:: Data provided ::

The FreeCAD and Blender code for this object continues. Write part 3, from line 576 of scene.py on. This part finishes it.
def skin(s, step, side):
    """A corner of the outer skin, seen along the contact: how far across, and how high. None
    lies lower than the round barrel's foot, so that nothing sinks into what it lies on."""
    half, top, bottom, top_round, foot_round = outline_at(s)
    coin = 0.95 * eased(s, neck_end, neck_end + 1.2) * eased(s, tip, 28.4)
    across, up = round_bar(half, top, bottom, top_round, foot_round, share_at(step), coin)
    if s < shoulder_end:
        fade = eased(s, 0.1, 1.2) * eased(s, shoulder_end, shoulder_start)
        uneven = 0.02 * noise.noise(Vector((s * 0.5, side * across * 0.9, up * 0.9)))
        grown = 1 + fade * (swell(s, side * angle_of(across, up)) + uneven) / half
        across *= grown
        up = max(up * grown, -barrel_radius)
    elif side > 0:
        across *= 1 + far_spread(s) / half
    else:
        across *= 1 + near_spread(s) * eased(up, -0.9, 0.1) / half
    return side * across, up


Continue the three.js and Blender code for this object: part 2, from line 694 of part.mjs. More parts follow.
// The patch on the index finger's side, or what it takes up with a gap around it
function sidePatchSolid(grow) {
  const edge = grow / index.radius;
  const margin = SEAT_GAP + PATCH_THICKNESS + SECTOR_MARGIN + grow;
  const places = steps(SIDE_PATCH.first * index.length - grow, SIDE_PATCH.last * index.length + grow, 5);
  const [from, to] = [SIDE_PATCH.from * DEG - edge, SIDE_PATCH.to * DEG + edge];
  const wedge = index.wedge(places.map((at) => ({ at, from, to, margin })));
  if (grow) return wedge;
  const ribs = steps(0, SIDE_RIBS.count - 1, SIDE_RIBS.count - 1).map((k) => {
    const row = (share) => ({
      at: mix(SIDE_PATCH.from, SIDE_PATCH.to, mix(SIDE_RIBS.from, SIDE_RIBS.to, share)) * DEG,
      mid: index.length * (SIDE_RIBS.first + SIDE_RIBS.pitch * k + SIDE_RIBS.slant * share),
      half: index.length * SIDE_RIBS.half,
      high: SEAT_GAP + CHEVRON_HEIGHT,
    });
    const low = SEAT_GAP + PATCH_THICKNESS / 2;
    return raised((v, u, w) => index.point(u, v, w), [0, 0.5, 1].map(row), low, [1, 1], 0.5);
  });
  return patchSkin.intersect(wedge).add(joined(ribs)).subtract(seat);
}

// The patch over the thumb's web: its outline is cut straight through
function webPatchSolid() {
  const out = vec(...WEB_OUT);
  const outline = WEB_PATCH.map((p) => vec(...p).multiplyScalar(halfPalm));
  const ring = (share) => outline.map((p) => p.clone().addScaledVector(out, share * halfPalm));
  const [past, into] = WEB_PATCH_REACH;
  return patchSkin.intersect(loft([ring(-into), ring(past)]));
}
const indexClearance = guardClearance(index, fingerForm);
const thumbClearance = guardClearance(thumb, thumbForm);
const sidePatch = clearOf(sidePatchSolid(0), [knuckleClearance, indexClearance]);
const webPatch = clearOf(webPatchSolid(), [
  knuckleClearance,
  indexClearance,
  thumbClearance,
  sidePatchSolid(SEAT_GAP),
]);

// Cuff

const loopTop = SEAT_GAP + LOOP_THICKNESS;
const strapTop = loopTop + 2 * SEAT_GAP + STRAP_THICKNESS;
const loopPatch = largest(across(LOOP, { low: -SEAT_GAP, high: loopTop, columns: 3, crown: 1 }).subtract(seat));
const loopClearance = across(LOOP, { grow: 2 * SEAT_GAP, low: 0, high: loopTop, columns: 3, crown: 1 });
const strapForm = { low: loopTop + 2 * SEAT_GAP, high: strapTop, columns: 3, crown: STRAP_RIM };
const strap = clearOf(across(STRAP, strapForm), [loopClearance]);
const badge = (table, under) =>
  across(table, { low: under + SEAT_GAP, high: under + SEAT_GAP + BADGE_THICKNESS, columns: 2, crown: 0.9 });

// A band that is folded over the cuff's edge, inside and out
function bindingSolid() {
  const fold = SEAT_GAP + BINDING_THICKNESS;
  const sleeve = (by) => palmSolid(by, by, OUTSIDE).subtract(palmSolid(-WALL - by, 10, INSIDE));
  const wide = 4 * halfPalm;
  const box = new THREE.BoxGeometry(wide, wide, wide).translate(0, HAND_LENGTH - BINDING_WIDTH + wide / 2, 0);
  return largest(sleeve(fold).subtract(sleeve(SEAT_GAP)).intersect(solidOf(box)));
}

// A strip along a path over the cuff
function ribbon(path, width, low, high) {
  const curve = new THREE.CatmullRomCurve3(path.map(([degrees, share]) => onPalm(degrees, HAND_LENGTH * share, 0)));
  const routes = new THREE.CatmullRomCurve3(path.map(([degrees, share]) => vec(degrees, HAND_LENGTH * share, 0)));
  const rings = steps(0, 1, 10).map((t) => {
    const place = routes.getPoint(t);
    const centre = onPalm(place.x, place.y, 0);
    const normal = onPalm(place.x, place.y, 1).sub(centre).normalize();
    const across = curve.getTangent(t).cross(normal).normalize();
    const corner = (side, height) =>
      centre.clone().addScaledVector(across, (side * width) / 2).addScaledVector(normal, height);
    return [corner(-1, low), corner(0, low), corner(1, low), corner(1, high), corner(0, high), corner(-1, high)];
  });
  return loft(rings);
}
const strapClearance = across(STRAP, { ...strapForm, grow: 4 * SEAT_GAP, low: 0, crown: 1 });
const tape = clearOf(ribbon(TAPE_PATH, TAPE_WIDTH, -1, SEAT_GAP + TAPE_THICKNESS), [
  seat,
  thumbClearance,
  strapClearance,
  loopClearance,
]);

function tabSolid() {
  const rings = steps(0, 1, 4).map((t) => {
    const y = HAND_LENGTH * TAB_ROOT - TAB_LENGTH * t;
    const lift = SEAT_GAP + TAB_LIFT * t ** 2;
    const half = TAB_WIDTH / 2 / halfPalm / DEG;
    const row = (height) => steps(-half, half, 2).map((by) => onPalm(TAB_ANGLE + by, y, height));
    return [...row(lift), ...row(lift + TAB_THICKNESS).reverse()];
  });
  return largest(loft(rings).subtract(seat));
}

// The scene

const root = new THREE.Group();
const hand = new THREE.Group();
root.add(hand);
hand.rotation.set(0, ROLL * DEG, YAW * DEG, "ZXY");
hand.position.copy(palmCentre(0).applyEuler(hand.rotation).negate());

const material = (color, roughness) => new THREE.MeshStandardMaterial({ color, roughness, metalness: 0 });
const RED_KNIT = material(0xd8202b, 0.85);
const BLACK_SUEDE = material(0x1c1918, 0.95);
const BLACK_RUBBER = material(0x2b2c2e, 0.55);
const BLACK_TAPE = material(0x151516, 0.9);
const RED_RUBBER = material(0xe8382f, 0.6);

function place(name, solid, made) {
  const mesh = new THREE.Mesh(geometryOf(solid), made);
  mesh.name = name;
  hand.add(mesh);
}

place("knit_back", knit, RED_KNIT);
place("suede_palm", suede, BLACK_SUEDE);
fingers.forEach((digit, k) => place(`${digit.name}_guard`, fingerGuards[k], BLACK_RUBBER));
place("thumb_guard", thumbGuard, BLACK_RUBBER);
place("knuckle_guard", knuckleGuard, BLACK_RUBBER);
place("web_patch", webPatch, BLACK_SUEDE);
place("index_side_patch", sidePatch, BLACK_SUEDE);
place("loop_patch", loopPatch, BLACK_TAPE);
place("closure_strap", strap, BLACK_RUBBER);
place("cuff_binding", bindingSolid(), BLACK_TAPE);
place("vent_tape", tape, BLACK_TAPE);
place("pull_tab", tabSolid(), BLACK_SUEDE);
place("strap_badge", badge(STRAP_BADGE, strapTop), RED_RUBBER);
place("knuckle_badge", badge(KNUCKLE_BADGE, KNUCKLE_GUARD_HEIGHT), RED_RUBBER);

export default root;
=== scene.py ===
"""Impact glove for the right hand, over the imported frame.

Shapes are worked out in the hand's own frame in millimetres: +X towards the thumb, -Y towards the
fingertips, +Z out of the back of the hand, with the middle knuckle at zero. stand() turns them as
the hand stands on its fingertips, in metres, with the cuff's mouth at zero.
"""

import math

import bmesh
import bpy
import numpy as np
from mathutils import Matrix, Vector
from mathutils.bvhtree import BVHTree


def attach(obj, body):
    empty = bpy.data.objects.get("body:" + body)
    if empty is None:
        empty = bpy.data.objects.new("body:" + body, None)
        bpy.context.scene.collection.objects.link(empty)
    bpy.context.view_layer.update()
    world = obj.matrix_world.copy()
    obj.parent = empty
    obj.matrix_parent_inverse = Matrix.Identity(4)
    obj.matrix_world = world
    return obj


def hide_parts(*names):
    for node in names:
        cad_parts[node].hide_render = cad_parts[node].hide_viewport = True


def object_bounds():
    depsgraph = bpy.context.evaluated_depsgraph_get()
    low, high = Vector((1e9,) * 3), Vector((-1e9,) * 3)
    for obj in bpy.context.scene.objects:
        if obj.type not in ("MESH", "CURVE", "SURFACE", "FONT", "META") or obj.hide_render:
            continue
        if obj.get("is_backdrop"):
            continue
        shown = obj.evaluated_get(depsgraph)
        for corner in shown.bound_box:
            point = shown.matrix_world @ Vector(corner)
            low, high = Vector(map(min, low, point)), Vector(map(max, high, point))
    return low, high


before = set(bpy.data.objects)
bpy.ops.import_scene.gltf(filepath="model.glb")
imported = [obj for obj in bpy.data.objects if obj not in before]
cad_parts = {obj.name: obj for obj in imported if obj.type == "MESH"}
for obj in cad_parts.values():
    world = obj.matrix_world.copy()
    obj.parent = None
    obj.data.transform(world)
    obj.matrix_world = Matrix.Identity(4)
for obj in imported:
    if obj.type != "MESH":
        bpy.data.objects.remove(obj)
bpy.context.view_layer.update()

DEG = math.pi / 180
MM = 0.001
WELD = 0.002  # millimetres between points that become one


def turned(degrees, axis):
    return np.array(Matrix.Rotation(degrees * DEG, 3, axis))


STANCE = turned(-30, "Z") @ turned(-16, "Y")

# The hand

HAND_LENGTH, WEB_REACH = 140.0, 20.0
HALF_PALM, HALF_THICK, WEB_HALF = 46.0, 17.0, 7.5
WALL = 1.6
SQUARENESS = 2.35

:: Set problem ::
From the line holding "imported = [obj" to the last line of the records, quote each line exactly and add nothing.

:: Solution to the problem ::
imported = [obj for obj in bpy.data.objects if obj not in before]
cad_parts = {obj.name: obj for obj in imported if obj.type == "MESH"}
for obj in cad_parts.values():
    world = obj.matrix_world.copy()
    obj.parent = None
    obj.data.transform(world)
    obj.matrix_world = Matrix.Identity(4)
for obj in imported:
    if obj.type != "MESH":
        bpy.data.objects.remove(obj)
bpy.context.view_layer.update()

DEG = math.pi / 180
MM = 0.001
WELD = 0.002  # millimetres between points that become one


def turned(degrees, axis):
    return np.array(Matrix.Rotation(degrees * DEG, 3, axis))


STANCE = turned(-30, "Z") @ turned(-16, "Y")

# The hand

HAND_LENGTH, WEB_REACH = 140.0, 20.0
HALF_PALM, HALF_THICK, WEB_HALF = 46.0, 17.0, 7.5
WALL = 1.6
SQUARENESS = 2.35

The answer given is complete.